Metten Abbey is one of the oldest in Bavaria, having been founded in 766. For centuries, under the protection of the Bavarian rulers, the abbey trained renowned philosophers and theologians. In 1803, the abbey was secularised and the monks were expelled. Bought by Johann von Pronath, Lord of Offenberg, he persuaded King Ludwig to open a school in the Benedictine tradition. After years of hardship, Metten was re-established as an abbey in 1840. The abbey library in the east wing is a jewel of Baroque architecture and contains more than 200,000 books and manuscripts. Built between 1720 and 1722, its stuccoes are the work of Franz Josef Holzinger and the murals of Innozenz Anton Warathy.
Strahov Monastery is an abbey of the Premonstratensian order founded in 1143. After a devastating fire in 1258, the entire complex was rebuilt within a few years.
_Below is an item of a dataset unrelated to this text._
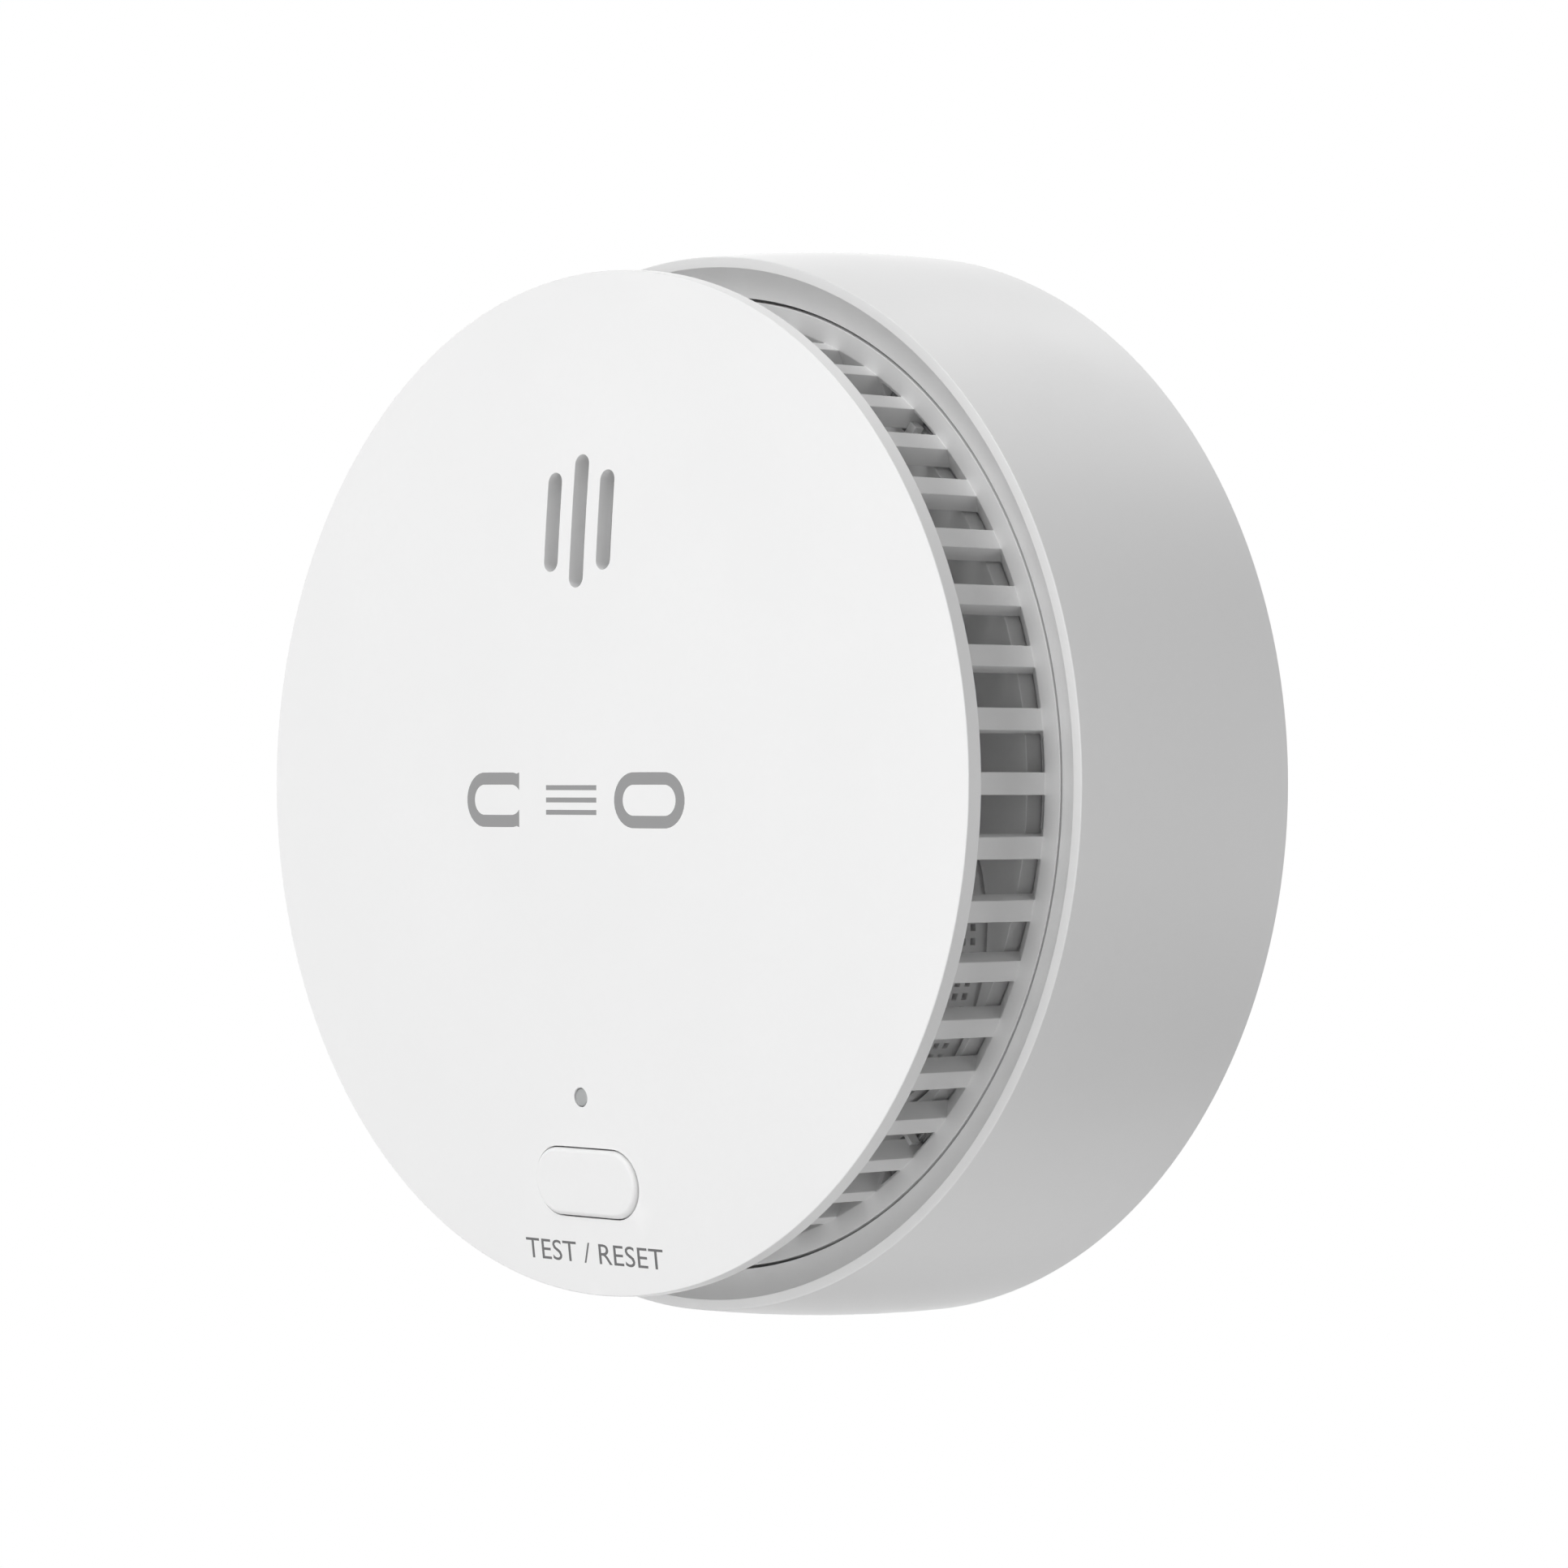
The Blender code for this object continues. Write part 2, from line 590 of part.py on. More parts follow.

The Hussite wars of the 15th century, the Thirty Years' War and the War of Austrian Succession in 1741 caused further damage. The monastery is famous for its library dating from the 17th (theological room) and 18th century (philosophical room). It houses many unique specimens, prints, manuscripts, engravings and maps. One of the greatest treasures is the "Strahov Gospels", a manuscript from the 9th and 10th centuries.
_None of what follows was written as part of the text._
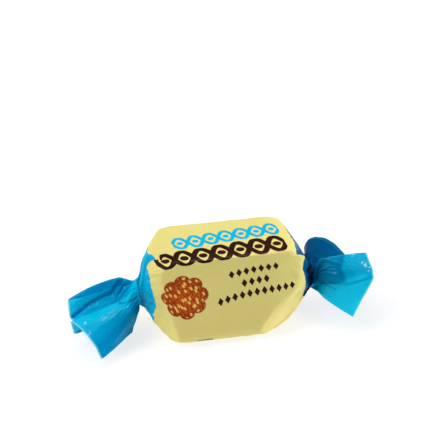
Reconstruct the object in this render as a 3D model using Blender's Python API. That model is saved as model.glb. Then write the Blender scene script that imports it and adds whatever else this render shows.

Wiblingen Abbey was founded in 1093 by Counts Hartmann and Otto de Kirchberg. Throughout the Middle Ages, the abbey became famous for its school activities and its strict adherence to the rule of St. Benedict, which made it a stronghold of the Benedictines in Germany. From 1714 onwards, the abbey was modernised. Most of the monuments were transformed into Baroque style, except for the church, which was restored in neoclassical style. The famous library to the north of the abbey was also designed by Wiedemann and completed in 1744. The facade of this building was modelled on that of the Vienna Imperial Library.
The Royal Monastery of San Lorenzo de El Escorial is a complex that includes a royal palace and basilica, a pantheon, a library, a school and a monastery. The complex was designed between 1563 and 1584 by King Philip II and his architects. The austere 33,327 m2 Renaissance building has been a UNESCO World Heritage Site since 1984. The library, with a collection of more than 45,000 volumes, is located in a large nave 54 metres long, 9 metres wide and 10 metres high. It was desired by Philip II, a literary prince trained by the greatest minds of Spain of his time, who read Latin perfectly, knew Italian and French.
St. Gallen Abbey, founded in 613, is the oldest monastery in Switzerland. Very little remains of the medieval abbey. Between 924 and 933, the invasion of the Magyars threatens the abbey, and books and parchments from the library are sent to Reichenau; most are returned to St. Gallen once the risk of looting has passed. During this looting, St. Wiborada is killed. She is the first woman to be canonised by Pope Clement II in 1047. Most of the buildings, including the abbey church, were built between 1755 and 1768 in the Baroque style. Its rococo library is one of the most important monastic libraries in the world, housing one of the most comprehensive collections of early medieval manuscripts in German-speaking Europe.